I went through the sample script 'ipmiutil_evt' script, it exits if the mode is driverless. And our appliance also uses ipmiutil in driverless way:
NS9100_35# ipmiutil cmd -k
IPMI access is ok, driver type = kcs
Using driverless method
ipmiutil cmd, completed successfully
I have uploaded the 'ipmiutil health -x' output file 'health_out' to the thread.
Last edit: Jyothi 2022-02-04
Hmmm. I'm surprised. This is Intel firmware on the Intel S4600LH motherboard.
BMC manufacturer = 000157 (Intel), product = 005c (S4600LH)
BMC version = 1.15.4159 (Boot 1.13), IPMI v2.0
BIOS Version = SE5C600.86B.01.07.0002.030620132047
That means this isn't a one-off behavior, so ipmiutil needs to handle it more robustly.

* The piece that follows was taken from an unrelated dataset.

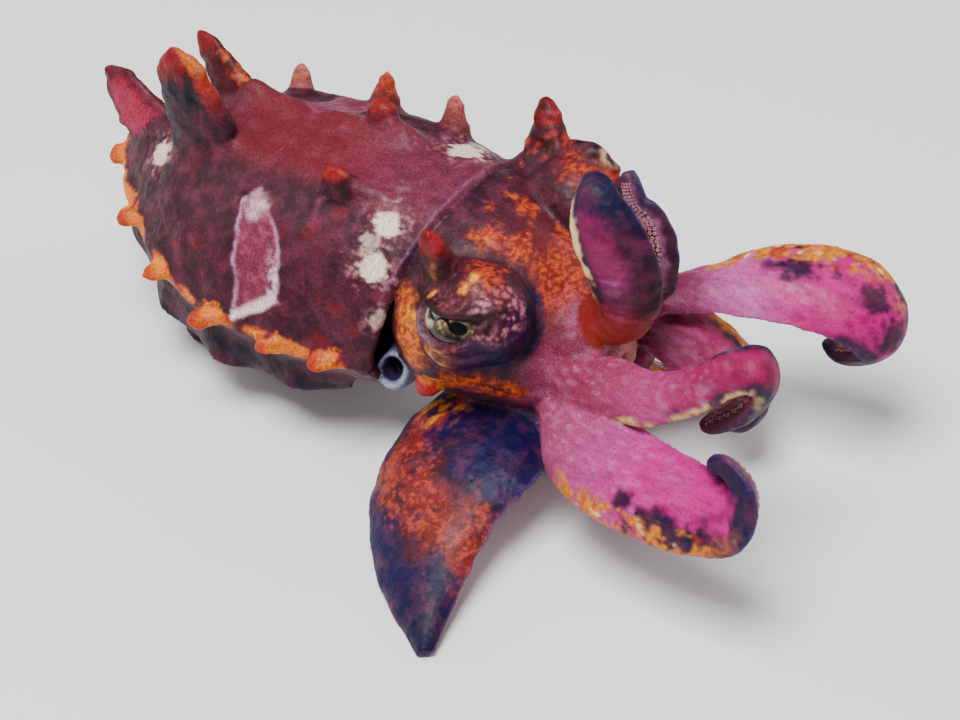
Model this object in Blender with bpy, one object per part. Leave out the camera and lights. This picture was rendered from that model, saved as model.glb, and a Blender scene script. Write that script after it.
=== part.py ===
"""Flamboyant cuttlefish, life size, walking: a still model with eight arms, fins and skin papillae.

Lengths are in millimetres until a mesh is made. X runs forward along the animal, Y to its left and Z up from
the floor. The lengthwise places of the body are measured from the hind end of the mantle.
"""

import math

import bmesh
import bpy
import numpy as np
from mathutils import Matrix

MM = 0.001
GAP = 0.3

# Mantle: a dome over a keel line. Stations of (x, half width, height of keel, top and underside).
MANTLE_STATIONS = [
    (0.0, 1.2, 20.8, 21.8, 19.6), (2.0, 4.0, 20.6, 23.6, 17.4), (5.0, 6.8, 20.3, 25.6, 15.0),
    (8.0, 9.3, 19.9, 27.2, 13.2), (13.6, 13.4, 19.3, 29.9, 10.8), (20.0, 17.2, 18.7, 32.4, 9.0),
    (25.0, 19.2, 18.2, 33.8, 8.2), (30.6, 20.4, 18.0, 35.0, 7.7), (36.0, 20.9, 18.0, 36.0, 7.5),
    (45.0, 20.4, 18.0, 37.0, 7.7), (51.0, 19.4, 18.0, 37.4, 8.3), (56.0, 18.1, 18.0, 37.5, 9.2),
]
COLLAR_FORWARD = 3.2
KEEL_BULGE = 1.1
LIP_THICKNESS = 2.2
LIP_DEPTH = 4.5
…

I guess the best approach then is to modify igetevent.c to initiate a new session for each pass.
Okay! Thanks for your input.
History:
We recently upgraded Linux kernel version and all the packages. After the upgrade, ipmiutil access via openIPMI driver has become extremely slow. In order to speed up, we experimented with 'driverless' mode and the speed increased.
OLD:
Linux kernel 4.4.110
ipmiutil ver 2.79 (driver type = open)
NEW:
Linux kernel: 5.4.0-42-generic
ipmiutil ver 3.15 ( driver type = kcs, Using driverless method)
If 'driverless' method does not have multi-user support, using the openIPMI driver way looks safer.
But openIPMI driver seems to extremely slow and our application APIs get stuck/crash in the latest kernel version.
Do you happen to have any information or special configuration/mode that we need to enable in the latest kernel. We could not find much info online.
Coming back to this, you have probably already handled it, but you have a few alternatives:
1) Contact the OpenIPMI driver project to resolve the slowness with kernel 5.4.0.
2) Create a bash script to run the ipmiutil sel via driverless with only one session, which would need to save the last event, and only take action if the last event does not match the saved event (i.e. one or more new events).
3) In ipmiutil, we could create an option to igetevent.c which would cause it to create a fresh session for each pass, and try again if return code is 0xc7 or 0xca.